As modern dictionaries are descriptive they need to incorporate "teenage slang" so the rest of us have a reference source. Lexicographers have to make decisions about which words are in common use with a wide enough audience to ensure the rest of us can keep up. They can't make judgements about whether a word is good or bad - which is sometimes disappointing with inclusions such as "amazeballs" - but instead they have to record the nuances of our language without prejudice. They also have to decide when is the right time to include new vocabulary as a word may seem popular for a short while and then drop out of use. Or its use may be regional and then not grow wider before fading into obscurity.
The Urban Dictionary has new words and phrases added daily and users vote on whether the description is good. I particularly like the example sentences using the new word which is often rude but also entertaining.

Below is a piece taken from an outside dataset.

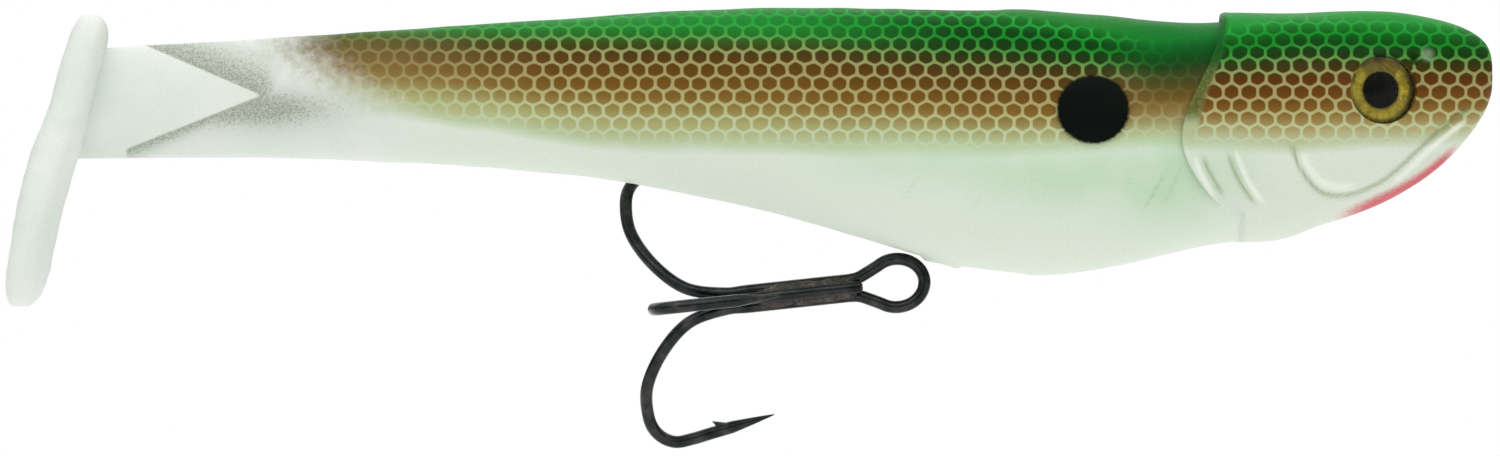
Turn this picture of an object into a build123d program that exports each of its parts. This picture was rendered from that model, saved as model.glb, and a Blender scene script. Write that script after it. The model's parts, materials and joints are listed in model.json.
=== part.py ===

It seems online dictionaries are often used as a test to see if words continue to be frequently used before making it into the print version.
Collins took to twitter to get votes for which new words to add. "Adorkable" was the #Twictionary winner although I've still, thankfully, never heard that used.
The internet and technology do bring more new vocabulary opportunities every day. The recent updates to Oxford Dictionaries includes subtweet, clickbait and below the line.
A quick look at my social media timelines today and I've seen phrases that are not yet listed in any dictionary:
- concrete dinosaur - ugly old concrete building
- workversary - work anniversary
- cakequake - eating so many sugary cakes you have the shakes
What words do you think should or shouldn't be added to the dictionary?